Ma questo vale per qualunque condizione posta per far parte dell’unione europea dai paesi che la compongono.
Ad esempio un paese è liberissimo di rifiutare la politica agricola comune … però sia chiaro che non farà più parte dell’unione europea.
Come organizzazione sovranazionale l’UE richiede delle condizioni ai paesi membri altrimenti non avrebbe senso!
Far parte dell’unione comporta dei vantaggi ma per ottenerli ogni paese deve prendere degli impegni. Se li consideriamo “di un abuso e di una ingerenza sproporzionata”, quando non è così per gli altri paesi, possiamo solo tirarcene fuori.
Se si ritiene che tali obiezioni valgono anche per altri si può tentare di farle prevalere mediante il processo democratico.
Il fatto è che in tal caso l’Italia sa già di perdere.
Inoltre non mi sembra che su questioni di diritto l’UE imponga i dettagli delle leggi, dirà solo che, poiché tali diritti sono garantiti in molti paesi membri non è possibile che non ne godano tutti i cittadini europei. Il come è una questione che riguarda le politiche nazionali però è necessario garantire quel minimo di diritti universalmente riconosciuti alle coppie anche fuori dal matrimonio, anche dello stesso sesso.

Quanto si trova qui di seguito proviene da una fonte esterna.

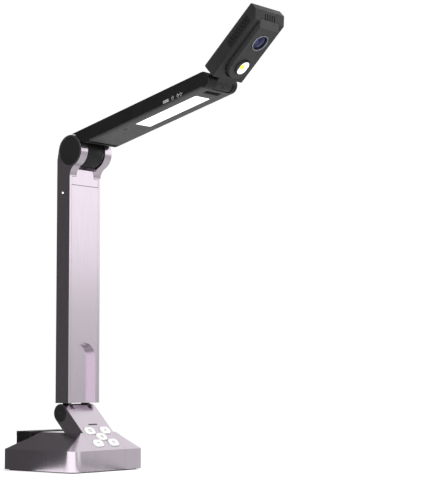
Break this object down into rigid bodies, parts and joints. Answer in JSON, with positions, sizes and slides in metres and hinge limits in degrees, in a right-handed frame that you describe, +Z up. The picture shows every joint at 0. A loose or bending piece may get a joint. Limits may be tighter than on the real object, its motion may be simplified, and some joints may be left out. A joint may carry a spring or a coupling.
{
  "type": "document camera",
  "caption": "Folding desk document camera with a weighted base, keypad neck, folding column, lamp arm and tilting camera head.",
  "frame": {"origin": "middle of the base, on the surface that it stands on", "axes": "+Z up, -Y the way the arm reaches over the page, +X to the viewer's right when facing the keys"},
  "size_m": [0.084, 0.2504, 0.3562],
  "materials": {
    "silver_cover": "metallic lilac-silver paint over moulded plastic, satin",
    "black_cover": "fine grained black plastic",
    "grey_cover": "satin dark grey plastic",
    "cap_black": "smooth satin black plastic",
    "hinge_leaf": "black painted steel",
    "key_white": "white moulded plastic with grey symbols",
    "rubber": "soft black rubber",
    "steel": "plated steel",
    "circuit_board": "green solder mask",
    "switch_grey": "grey plastic",
    "led_white": "white",
    "diffuser": "frosted white panel, lit evenly",
    "lens_metal": "turned metal",
    "lens_black": "black",
    "lens_glass": "blue coated glass",
    "reflector": "bright white dish",
    "flash_yellow": "yellow light chip"
  },
  "bodies": {
    "base": {"base_shell": "silver_cover", "control_tongue": "silver_cover", "neck_rear_cover": "silver_cover", "bottom_cover": "black_cover", "ballast_plate": "steel", "rubber_pad": "rubber", "base_screws": "steel", "rear_port_block": "black_cover", "usb_socket": "steel", "main_board": "circuit_board", "keypad_board": "circuit_board", "key_switches": "switch_grey", "status_window": "cap_black", "lower_hinge_shaft": "steel", "lower_friction_washers": "steel", "lower_cap_left": "cap_black", "lower_cap_right": "cap_black"},
    "column": {"column_shell": "silver_cover", "column_front_panel": "silver_cover", "saddle_cover": "silver_cover", "lower_hinge_bracket": "hinge_leaf", "bracket_screws": "steel", "indicator_light": "led_white", "upper_hinge_shaft": "steel", "upper_friction_washers": "steel", "upper_cap_left": "cap_black", "upper_cap_right": "cap_black", "column_wiring": "switch_grey"},
    "arm": {"arm_upper_shell": "black_cover", "arm_lower_cover": "grey_cover", "arm_knuckle": "black_cover", "knuckle_screws": "steel", "led_board": "circuit_board", "led_chips": "led_white", "led_diffuser": "diffuser", "arm_cover_screw": "steel", "tip_hinge_pin": "steel", "arm_wiring": "switch_grey"},
    "head": {"head_knuckle": "black_cover", "head_screw": "steel", "head_body": "black_cover", "head_lid": "black_cover", "lens_pod": "black_cover", "lens_ring": "lens_metal", "lens_glass": "lens_glass", "lens_barrel": "lens_black", "sensor_board": "circuit_board", "flash_bezel": "black_cover", "flash_reflector": "reflector", "flash_chip": "flash_yellow", "side_vents": "black_cover", "microphone": "steel"},
    "key_top_left": {"key_top_left": "key_white"},
    "key_top_right": {"key_top_right": "key_white"},
    "key_centre": {"key_centre": "key_white"},
    "key_bottom_left": {"key_bottom_left": "key_white"},
    "key_bottom_right": {"key_bottom_right": "key_white"}
  },
  "joints": [
    {"name": "column_fold", "type": "hinge", "parent": "base", "child": "column", "pos_m": [0, -0.0026, 0.0465], "axis": [1, 0, 0], "range_deg": [-90, 30]},
    {"name": "arm_fold", "type": "hinge", "parent": "column", "child": "arm", "pos_m": [0, -0.012, 0.2625], "axis": [-1, 0, 0], "range_deg": [-103.5, 76]},
    {"name": "head_tilt", "type": "hinge", "parent": "arm", "child": "head", "pos_m": [0, -0.15531, 0.30385], "axis": [1, 0, 0], "range_deg": [-60, 64]},
    {"name": "key_top_left_press", "type": "slide", "parent": "base", "child": "key_top_left", "axis": [0, 0.7071, -0.7071], "range_m": [0, 0.0006], "stiffness_N_per_m": 2000},
    {"name": "key_top_right_press", "type": "slide", "parent": "base", "child": "key_top_right", "axis": [0, 0.7071, -0.7071], "range_m": [0, 0.0006], "stiffness_N_per_m": 2000},
    {"name": "key_centre_press", "type": "slide", "parent": "base", "child": "key_centre", "axis": [0, 0.7071, -0.7071], "range_m": [0, 0.0006], "stiffness_N_per_m": 2000},
    {"name": "key_bottom_left_press", "type": "slide", "parent": "base", "child": "key_bottom_left", "axis": [0, 0.7071, -0.7071], "range_m": [0, 0.0006], "stiffness_N_per_m": 2000},
    {"name": "key_bottom_right_press", "type": "slide", "parent": "base", "child": "key_bottom_right", "axis": [0, 0.7071, -0.7071], "range_m": [0, 0.0006], "stiffness_N_per_m": 2000}
  ]
}
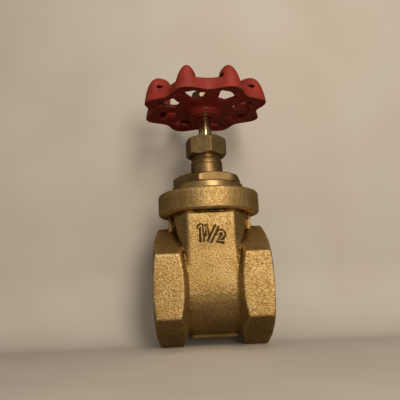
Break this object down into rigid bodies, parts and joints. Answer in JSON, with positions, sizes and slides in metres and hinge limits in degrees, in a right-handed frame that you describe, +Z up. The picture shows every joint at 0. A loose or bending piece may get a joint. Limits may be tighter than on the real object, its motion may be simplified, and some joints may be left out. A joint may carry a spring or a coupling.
{
  "type": "gate valve",
  "caption": "Brass gate valve with hexagonal pipe ends, a screwed bonnet, a non-rising spindle that lifts a wedge, and a red lobed handwheel.",
  "frame": {"origin": "where the axis of the bore crosses the axis of the spindle", "axes": "+X along the bore to the right-hand pipe end, +Z up the spindle to the handwheel, -Y out of the side with the numerals"},
  "size_m": [0.0702, 0.0702, 0.1478],
  "materials": {
    "cast_brass": "grit-blasted casting, fine bright grain",
    "turned_brass": "turned, fine tool marks",
    "nut_brass": "machined hexagon, satin",
    "polished_brass": "polished rod",
    "red_paint": "semi-gloss red paint with small chips, on a casting",
    "gasket_fibre": "matt, off-white",
    "graphite_packing": "matt, dark grey",
    "plated_steel": "yellow-plated, satin"
  },
  "bodies": {
    "valve_body": {"valve_body": "cast_brass", "seat_ring_left": "turned_brass", "seat_ring_right": "turned_brass", "bonnet": "turned_brass", "bonnet_gasket": "gasket_fibre", "spindle_retainer": "turned_brass", "thrust_washer_lower": "gasket_fibre", "thrust_washer_upper": "gasket_fibre", "packing_washer": "turned_brass", "packing_ring_lower": "graphite_packing", "packing_ring_middle": "graphite_packing", "packing_ring_upper": "graphite_packing", "gland_follower": "turned_brass", "packing_nut": "nut_brass"},
    "spindle": {"spindle": "polished_brass", "handwheel": "red_paint", "wheel_washer": "plated_steel", "wheel_nut": "plated_steel"},
    "gate": {"wedge_gate": "turned_brass"}
  },
  "joints": [
    {"name": "handwheel_turn", "type": "hinge", "parent": "valve_body", "child": "spindle", "pos_m": [0, 0, 0.1], "axis": [0, 0, 1], "range_deg": [0, 4080]},
    {"name": "gate_lift", "type": "slide", "parent": "valve_body", "child": "gate", "axis": [0, 0, 1], "range_m": [0, 0.0341]}
  ],
  "couplings": [
    {"joint": "gate_lift", "follows": "handwheel_turn", "m_per_rad": 0.00047746}
  ]
}
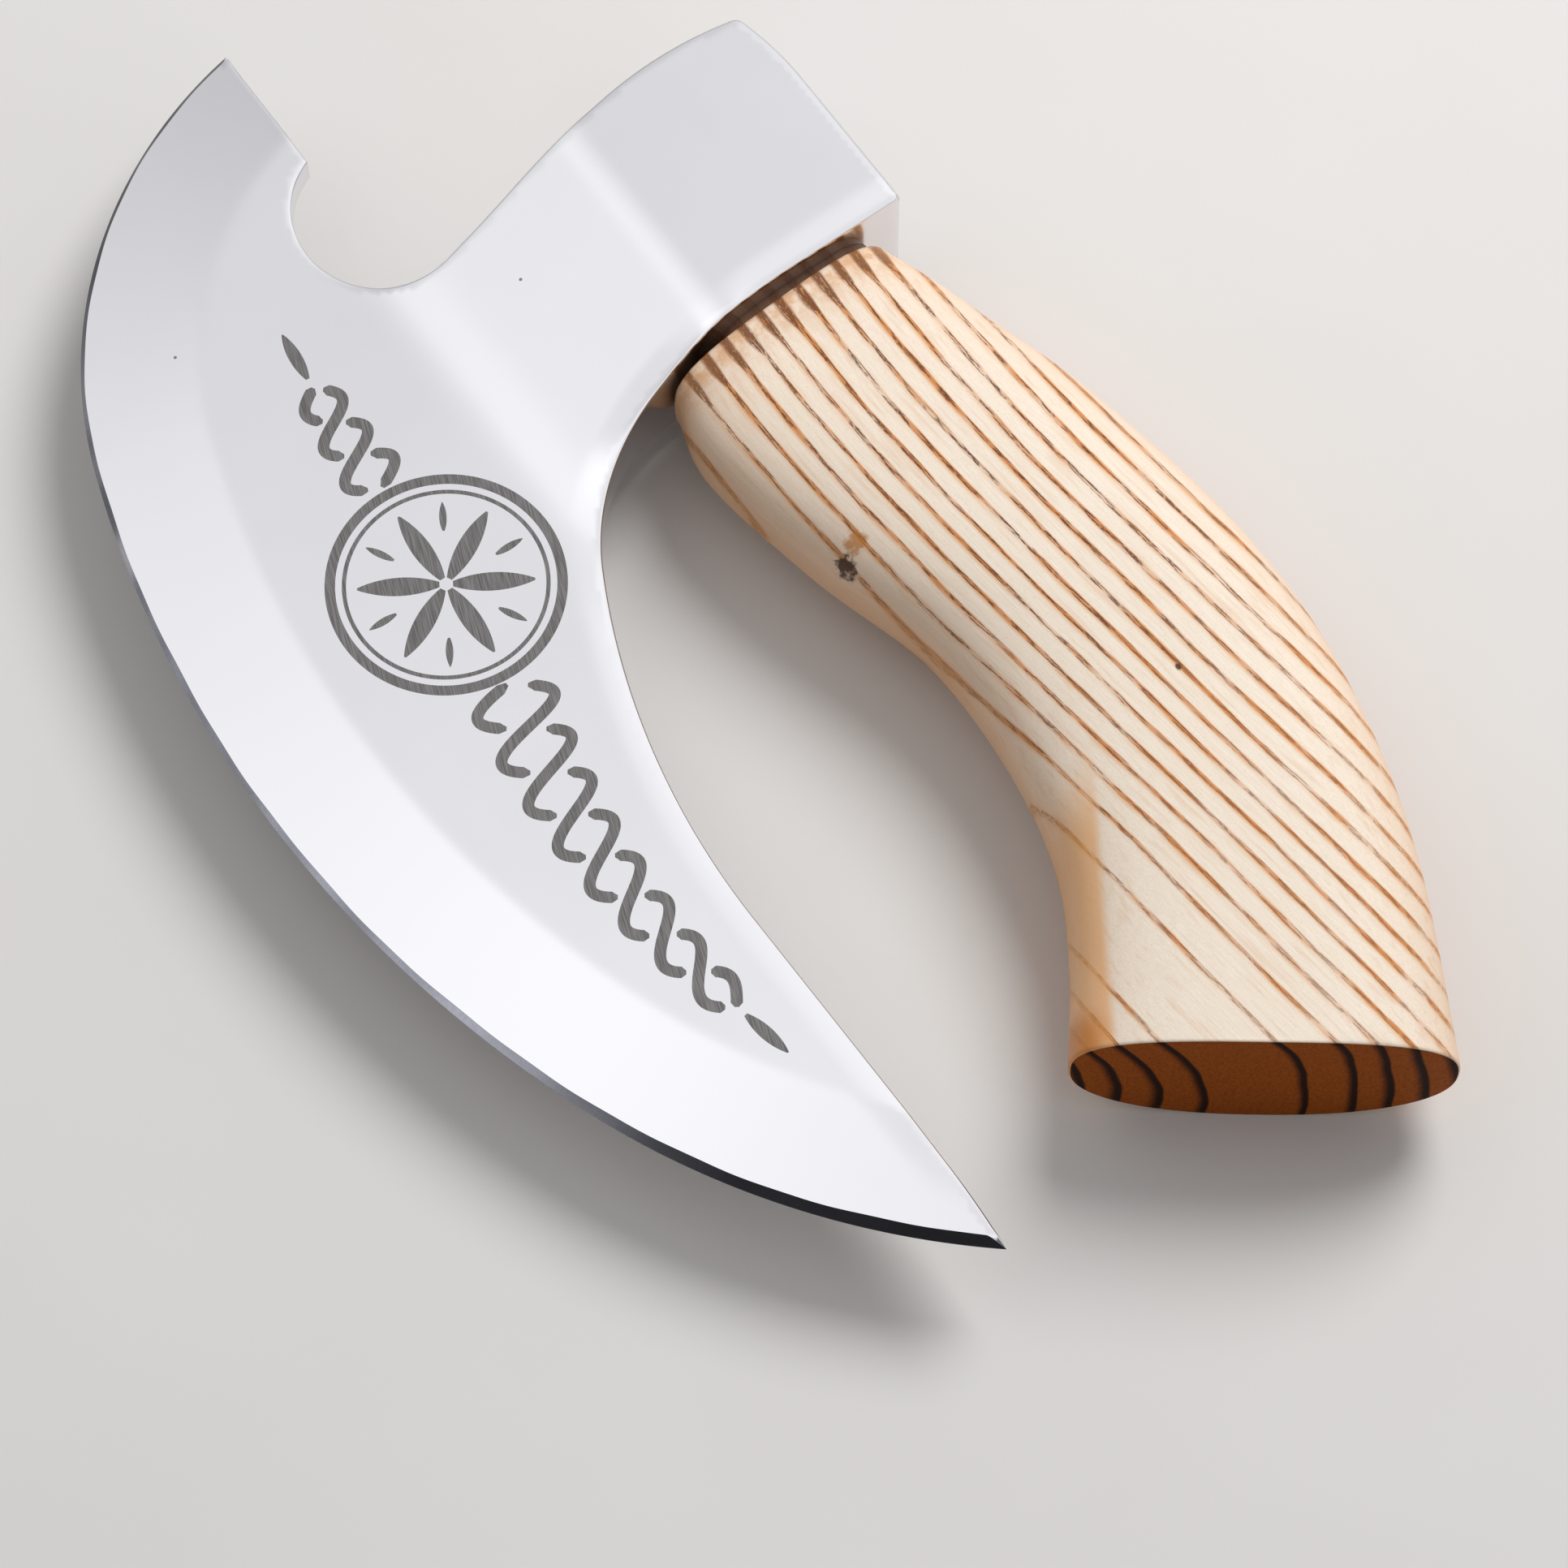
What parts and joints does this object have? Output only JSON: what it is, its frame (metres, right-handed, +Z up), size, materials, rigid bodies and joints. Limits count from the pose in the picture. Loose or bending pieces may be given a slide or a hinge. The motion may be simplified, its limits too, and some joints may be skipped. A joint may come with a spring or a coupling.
{
  "type": "short-handled bearded axe",
  "caption": "Short bearded axe with a sweeping crescent edge and a stubby flared wooden handle, for rocking and chopping cuts on a board.",
  "frame": {"origin": "centre of the bounding box's bottom face, under the tool lying on its side", "axes": "+X from the cutting edge to the poll, +Y from the butt of the handle to the top of the eye, +Z up across the cheeks"},
  "size_m": [0.1372, 0.2317, 0.029],
  "materials": {
    "head_steel": "mirror-polished steel with a satin ground edge",
    "handle_wood": "oiled open-grained ash",
    "wedge_wood": "bare hardwood",
    "wedge_steel": "plain cold-cut steel"
  },
  "bodies": {
    "root": {"axe_head": "head_steel", "handle": "handle_wood", "eye_wedge": "wedge_wood", "steel_wedge": "wedge_steel"}
  },
  "joints": []
}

Che si tratti di equiparazione del matrimonio o di molto meno sarà deciso stato per stato.
E’ chiaro che col tempo si vedrà quale scelta è stata premiata e quale no e si decideranno di fare ulteriori passi in quella direzione.
Anche questo è un problema per l’Italia perché è molto probabile che questo percorso porti alla temuta Spagna di Zapatero quindi si tenta di ostacolare qualunque piccolo passo poiché potrebbe essere seguito da altri.

Vash

Nel caso dell’Italia qualunque legge approvata all’esterno e poi resa obbligatoria da noi, ha un’altissima percentuale di probabilità (99,9999999…%) di essere estremamente migliore di una legge che regoli la stessa materia ma sia prodotta dal parlamento italiano!

Daniela

secondo me queste domande dovevano esser poste tanto tempo fa, infatti era ovvio che l’unione europea non significasse solo soldi ed accordi econimici, ma voleva essere qualcosa di più, un organo politico e giuridico sempre più omogeneo ed unico.

Daniela

d’altronde non è fattibile che in certi paesi le persone hanno dei diritti e in altri no

Toptone

La Storia dell’UE insegna che molte leggi liberali e/o di miglioramento dei diritti civili sono state imposte all’Italia dalla Comunità Europea tramite direttive (molte volte recepite con enorme e colpevole ritardo).

Dalla garanzia sulle merci vedute, estesa a due anni (col vecchio ordinamento era solo un anno e pure facilmente aggirabile), alle norme sull’inquinamento e il riciclaggio dei rifiuti (sempre prorogate e mai attuate seriamente), passando dalla giustizia (risarcimenti per cause interminabili) e finendo al diritto di famiglia.

Se qualcosa si è mosso nella palude stagnante lo dobbiamo all’Europa. Purtroppo.